═════ THE DATA ═════

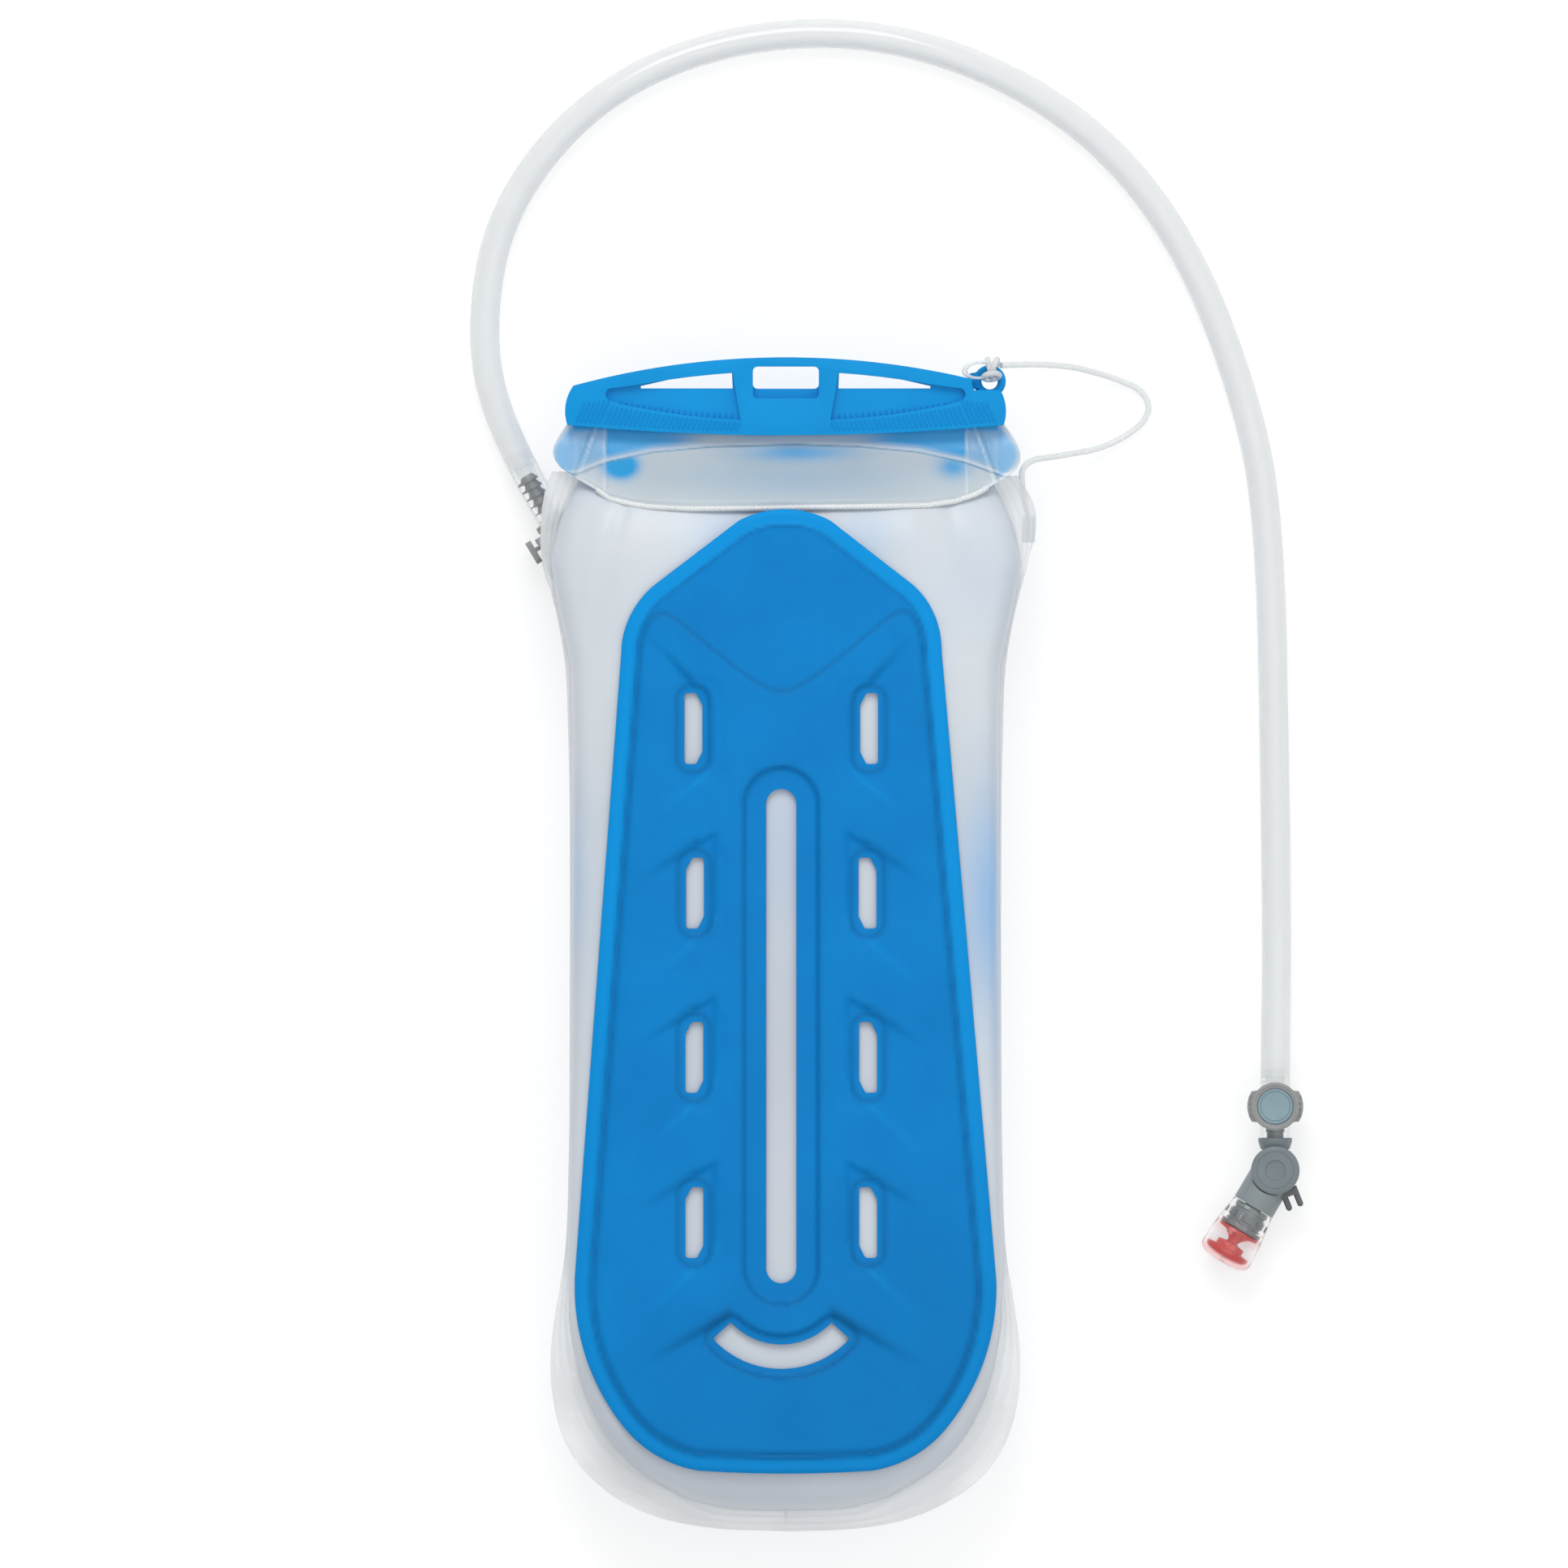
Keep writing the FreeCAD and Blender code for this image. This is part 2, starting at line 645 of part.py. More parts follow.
def make_poppet():
    tip = -collar_wall - nose_length - 0.1
    seal_front = socket_floor - poppet_travel - 0.1
    disc_front = seal_front - 0.6
    disc_back = disc_front - poppet_wall
    radius = chamber_radius - 0.3
    poppet = fuse([rod((disc_back, 0, 0), (1, 0, 0), radius, poppet_wall),
                   rod((disc_front, 0, 0), (1, 0, 0), 1.6, tip - disc_front)])
    seal = rod((disc_front, 0, 0), (1, 0, 0), radius, seal_front - disc_front)
    seal = seal.cut(rod((disc_front - 1, 0, 0), (1, 0, 0), nose_radius - 1.2, 4))
    spring = coil((chamber_floor + 0.3, 0, 0), True, poppet_spring_radius,
                  disc_back - chamber_floor - 0.7)
    return at_port(poppet), at_port(seal), at_port(spring)


def make_tube():
    heading = math.radians(plug_heading)
    start = (plug_x + 0.02 * math.cos(heading), plug_y + 0.02 * math.sin(heading), plug_z)
    route = [start] + tube_route + [(valve_x, tube_end_y, valve_z)]
    path, radii = round_path(route)
    outer = pipe(path, tube_radius)
    tube = outer.cut(pipe(path, tube_bore))
    section = math.pi * (tube_radius ** 2 - tube_bore ** 2)
    print("tube length", round(path.Length, 1), "radii", [round(r) for r in radii])
    print("tube volume over section x length", round(tube.Volume / (section * path.Length), 4))
    return tube


def make_clip():
    sleeve = rod((0, -clip_sleeve_half, 0), (0, 1, 0), clip_sleeve, 2 * clip_sleeve_half)
    ear = rod((0, 0, 2.0), (0, 0, 1), clip_ear, 3.4)
    ear = ear.common(box(-20, 20, -clip_ear_half, clip_ear_half, -20, 20))
    ring = rod((0, 0, 4.6), (0, 0, 1), clip_ring, clip_top - 4.6)
    cup = rod((0, 0, clip_top - disc_wall - magnet_wall), (0, 0, 1), cup_radius, 10)
    bore = rod((0, -20, 0), (0, 1, 0), tube_radius + clip_clear, 40)
    clip = fuse([sleeve, ear, ring]).cut(bore).cut(cup)
    magnet = rod((0, 0, clip_top - disc_wall - magnet_wall), (0, 0, 1), cup_radius - 0.1, magnet_wall)
    disc = rod((0, 0, clip_top - disc_wall), (0, 0, 1), cup_radius - 0.1, disc_wall + 0.2)
    return [moved(shape, (valve_x, clip_y, valve_z), 0) for shape in (clip, magnet, disc)]


def make_valve_body():
    inlet = tube_end_y - valve_y
    stem = revolve_x([(inlet - 1, 0), (inlet - 1, barb_root), (inlet + 2, barb_root),
                      (inlet + 2, barb_rim), (inlet + 5, barb_root), (inlet + 6, barb_root),
                      (inlet + 6, barb_rim), (inlet + 9, barb_root), (inlet + 9, 0)])
    wide = tube_radius + 0.75
    collar = revolve_x([(3.0, 0), (3.0, neck_radius), (neck_length, neck_radius),
                        (neck_length + 0.4, tube_radius), (inlet - 1.2, wide), (inlet - 0.05, wide),
                        (inlet - 0.05, 0)])
    neck = fuse([stem, collar])
    neck.rotate(V(0, 0, 0), V(0, 0, 1), 90)
    hub = rod((0, 0, hub_low), (0, 0, 1), hub_radius, -hub_low - joint_gap / 2)
    clear = rod((0, 0, -joint_gap / 2), (0, 0, 1), arm_hub_radius + 0.4, 20)
    seal_z = -joint_gap / 2 - pivot_seal_section
    groove_floor = seal_z - pivot_seal_section - 0.02
    groove_half = pivot_seal_section + 0.05
    groove = rod((0, 0, groove_floor), (0, 0, 1), pivot_seal_radius + groove_half, 5)
    groove = groove.cut(rod((0, 0, groove_floor), (0, 0, 1), pivot_seal_radius - groove_half, 5))
    under_cap = rod((0, 0, arm_hub_top), (0, 0, 1), cap_radius + cap_clear, 20)
    body = fuse([neck, hub]).cut(clear).cut(under_cap).cut(groove)
    body = body.cut(rod((0, 2.2, -3), (0, 1, 0), plug_bore, 30))
    body = body.cut(rod((0, riser_y, -4.6), (0, 0, 1), riser_radius, 10))
    body = body.cut(rod((0, 0, pin_foot_z), (0, 0, 1), pin_radius, 20))
    seal = Part.makeTorus(pivot_seal_radius, pivot_seal_section, V(0, 0, seal_z))
    return at_valve(body), at_valve(seal)


def make_cap_and_pin():
    z = arm_hub_top + 0.2
    cap = rod((0, 0, z), (0, 0, 1), cap_radius, cap_wall)
    rim = [e for e in cap.Edges if abs(e.BoundBox.ZMin - z - cap_wall) < 0.01 and e.Length > 20]
    cap = cap.makeFillet(0.8, rim).cut(rod((0, 0, z - 1), (0, 0, 1), pin_radius, 2.0))
    pin = rod((0, 0, pin_foot_z + 0.1), (0, 0, 1), pin_radius, z + 0.85 - pin_foot_z)
    return at_valve(cap), at_valve(pin)


def make_arm():
    hub = rod((0, 0, joint_gap / 2), (0, 0, 1), arm_hub_radius, arm_hub_top - joint_gap / 2)
    outlet = rod((2, 0, 0), (1, 0, 0), arm_radius, arm_length - 2)
    outlet = outlet.cut(rod((0, 0, -20), (0, 0, 1), hub_radius + 0.4, 20 + joint_gap / 2))
    outlet = outlet.cut(rod((0, 0, arm_hub_top), (0, 0, 1), cap_radius + cap_clear, 20))
    arm = fuse([hub, outlet])
    arm = arm.cut(rod((3.0, 0, 2.6), (1, 0, 0), 1.6, 7))
    arm = arm.cut(rod((8.0, 0, 0), (1, 0, 0), flow_bore, arm_length))
    arm = arm.cut(rod((0, 0, -5), (0, 0, 1), pin_radius + pin_clear, 20))
    return at_valve(arm, arm_heading())


def arm_heading():
    return -90.0 - arm_angle


def make_lever():
    """Two-pronged thumb lever on the arm's hub."""
    z = lever_height
    half = lever_half
    start = arm_hub_radius - 0.3
    low, high = lever_prongs
    root = box(start, start + 2.6, low - half, high + half, z - half, z + half)
    prongs = [rod((start + 2.0, y, z), (1, 0, 0), half, lever_reach) for y in lever_prongs]
    tips = [Part.makeSphere(half, V(start + 2.0 + lever_reach, y, z)) for y in lever_prongs]
    lever = fuse([root] + prongs + tips).cut(rod((0, 0, 0), (0, 0, 1), arm_hub_radius, 10))
    arm_side = at_valve(rod((0, 0, 0), (1, 0, 0), arm_radius, arm_length), arm_heading())
    return at_valve(lever, lever_heading).cut(arm_side)


def make_bite_tip():
    x0 = arm_length + 0.2
    x1 = x0 + nipple_length
    x2 = arm_length + sheath_length
    nipple = revolve_x([(8.5, 0), (8.5, flow_bore - spigot_clear), (x0, flow_bore - spigot_clear),
                        (x0, 5.6), (x1 - 1.4, nipple_radius), (x1 - 1.4, nipple_radius + 0.9),
                        (x1, nipple_radius + 0.9), (x1, 0)])
    nipple = nipple.cut(rod((0, 0, 0), (1, 0, 0), 1.9, x2))
    wall = sheath_wall
    sheath = revolve_x([(x0, 5.8), (x0, sheath_start), (x1, sheath_mid), (x2 - 3.2, sheath_end),
                        (x2 - 1.2, sheath_end - 0.5), (x2 - 0.3, sheath_end - 3.0), (x2, 0),
                        (x2 - wall, 0), (x2 - wall - 0.3, sheath_end - 3.4),
                        (x2 - wall - 2.0, sheath_end - wall), (x1, sheath_mid - wall),
                        (x1 - 1.6, sheath_mid - wall), (x1 - 1.6, nipple_radius + 0.05)])
    end = x2 - wall - core_gap - 0.4
    core = revolve_x([(x1 + core_gap, 0), (x1 + core_gap, sheath_mid - wall - core_gap),
                      (x1 + 1.5, sheath_mid - wall - core_gap), (x1 + 1.9, 3.2), (x1 + 5.4, 1.7),
                      (end - 3.6, 2.2), (end - 3.4, 4.6), (end - 1.8, 4.9),
                      (end - 1.8, sheath_end - wall - core_gap - 1.5),
                      (end, sheath_end - wall - core_gap - 3.0), (end, 0)])
    return [at_valve(shape, arm_heading()) for shape in (nipple, sheath, core)]


def make_tether():
    path, radii = round_path(tether_route)
    cord = pipe(path, tether_radius)
    section = math.pi * tether_radius ** 2
    print("tether length", round(path.Length, 1), "radii", [round(r, 1) for r in radii])
    print("tether volume over section x length", round(cord.Volume / (section * path.Length), 4))
    x, y, z = tether_route[0]
    tab = box(x - tab_width / 2, x + tab_width / 2, y - tab_length, y - 0.02,
              seam_z - film - tab_wall, seam_z - film)
    holder = box(x - 1.6, x + 1.6, y - 3.5, y - 0.02, z - 1.5, seam_z - film)
    knot = Part.makeTorus(eyelet_hole + 0.9, tether_radius,
                          V(eyelet_x, eyelet_y + (eyelet_outer + eyelet_hole) / 2, seam_z), V(1, 0, 0))
    return cord, fuse([tab, holder]), knot


def main():
    os.makedirs("parts", exist_ok=True)
    nodes = {}
    nodes["bag_front_panel"], nodes["bag_back_panel"] = make_bag()
    nodes["baffle_web"] = make_baffle()
    nodes["back_plate"] = make_plate()
    nodes["slide_closure"] = make_slider()
    nodes["mouth_fold"] = make_fold()
    nodes["hose_plug"], nodes["plug_o_ring"] = make_plug()
    nodes["port_housing"], nodes["port_base"] = make_port()
    nodes["release_button"], nodes["button_spring"] = make_button()
    nodes["shutoff_poppet"], nodes["poppet_seal"], nodes["poppet_spring"] = make_poppet()
    nodes["drink_tube"] = make_tube()
    nodes["clip_body"], nodes["clip_magnet"], nodes["clip_disc"] = make_clip()
    nodes["valve_body"], nodes["pivot_o_ring"] = make_valve_body()
    nodes["pivot_cap"], nodes["pivot_pin"] = make_cap_and_pin()
    nodes["valve_arm"] = make_arm()
    nodes["thumb_lever"] = make_lever()
    nodes["bite_nipple"], nodes["bite_sheath"], nodes["bite_core"] = make_bite_tip()
    nodes["slider_tether"], nodes["tether_tab"], nodes["tether_knot"] = make_tether()
    for name, shape in nodes.items():
        box_size = shape.optimalBoundingBox(False, False)
        print(name, "solids", len(shape.Solids), "valid", shape.isValid(), "volume", round(shape.Volume),
              "box", [round(v, 1) for v in (box_size.XMin, box_size.XMax, box_size.YMin,
                                            box_size.YMax, box_size.ZMin, box_size.ZMax)])
        shape.exportStep("parts/" + name + ".step")


main()
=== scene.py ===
import math

import bmesh
import bpy
import numpy as np
from mathutils import Matrix, Vector, noise


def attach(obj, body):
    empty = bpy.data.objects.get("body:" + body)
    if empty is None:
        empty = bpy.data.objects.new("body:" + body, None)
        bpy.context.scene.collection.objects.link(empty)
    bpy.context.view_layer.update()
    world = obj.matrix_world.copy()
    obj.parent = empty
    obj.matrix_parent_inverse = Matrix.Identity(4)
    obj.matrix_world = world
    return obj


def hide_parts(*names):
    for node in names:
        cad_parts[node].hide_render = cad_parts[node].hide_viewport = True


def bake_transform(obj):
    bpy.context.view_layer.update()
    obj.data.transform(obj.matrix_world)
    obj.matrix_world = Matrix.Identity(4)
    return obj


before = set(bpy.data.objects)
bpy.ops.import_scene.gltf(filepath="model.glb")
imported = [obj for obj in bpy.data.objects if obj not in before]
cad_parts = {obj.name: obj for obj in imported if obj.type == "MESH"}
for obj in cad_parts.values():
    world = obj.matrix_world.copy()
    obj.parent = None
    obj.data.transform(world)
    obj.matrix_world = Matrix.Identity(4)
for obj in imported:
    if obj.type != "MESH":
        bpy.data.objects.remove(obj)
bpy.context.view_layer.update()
mm = 0.001
print("frame loaded")


# selecting and finishing

def onlyActive(piece):
    if bpy.context.mode != "OBJECT":
        bpy.ops.object.mode_set(mode="OBJECT")
    bpy.ops.object.select_all(action="DESELECT")
    piece.select_set(True)
    bpy.context.view_layer.objects.active = piece


def named(name):
    piece = bpy.context.active_object
    piece.name = name
    piece.data.name = name
    return piece


def applyAll(piece):
    onlyActive(piece)
    for modifier in list(piece.modifiers):
        bpy.ops.object.modifier_apply(modifier=modifier.name)


def placeInMesh(piece):
    onlyActive(piece)
    bpy.ops.object.transform_apply(location=True, rotation=True, scale=True)


def placeAt(piece, point, heading=0.0, alongX=False):
    # alongX lays a piece built along Z onto X before it is turned to its heading
    lay = Matrix.Rotation(math.radians(90), 4, "Y") if alongX else Matrix.Identity(4)
    turn = Matrix.Rotation(math.radians(heading), 4, "Z")
    piece.matrix_world = Matrix.Translation(Vector(point) * mm) @ turn @ lay @ piece.matrix_world
    placeInMesh(piece)
    return piece


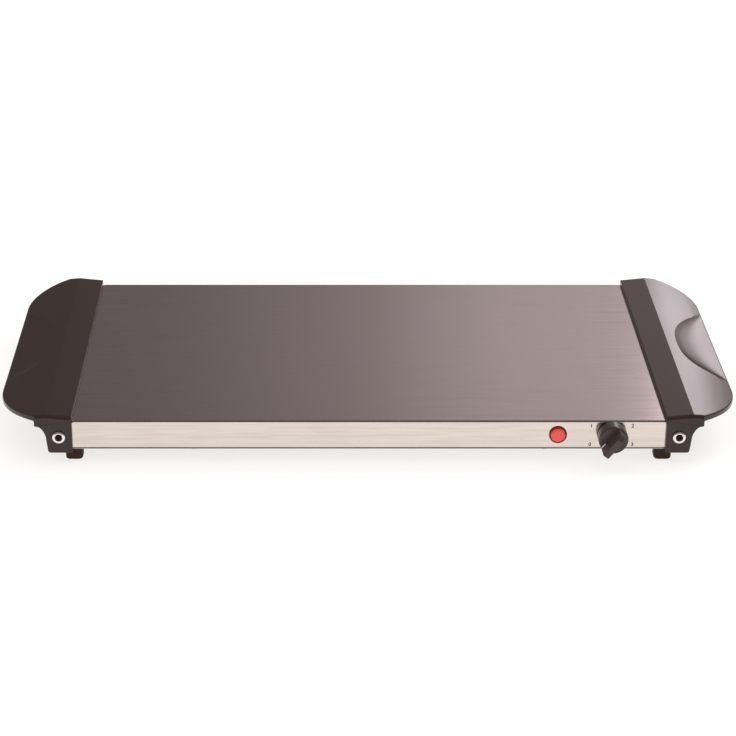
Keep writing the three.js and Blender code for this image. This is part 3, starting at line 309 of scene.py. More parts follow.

═════

**GIVEN TASK**
Repeat these lines exactly and nothing more: the one containing "for name, shape", the one containing "obj.matrix_parent_inverse = Matrix.Identity(4)", and all the lines between.

**TASK ANSWER**
    for name, shape in nodes.items():
        box_size = shape.optimalBoundingBox(False, False)
        print(name, "solids", len(shape.Solids), "valid", shape.isValid(), "volume", round(shape.Volume),
              "box", [round(v, 1) for v in (box_size.XMin, box_size.XMax, box_size.YMin,
                                            box_size.YMax, box_size.ZMin, box_size.ZMax)])
        shape.exportStep("parts/" + name + ".step")


main()
=== scene.py ===
import math

import bmesh
import bpy
import numpy as np
from mathutils import Matrix, Vector, noise


def attach(obj, body):
    empty = bpy.data.objects.get("body:" + body)
    if empty is None:
        empty = bpy.data.objects.new("body:" + body, None)
        bpy.context.scene.collection.objects.link(empty)
    bpy.context.view_layer.update()
    world = obj.matrix_world.copy()
    obj.parent = empty
    obj.matrix_parent_inverse = Matrix.Identity(4)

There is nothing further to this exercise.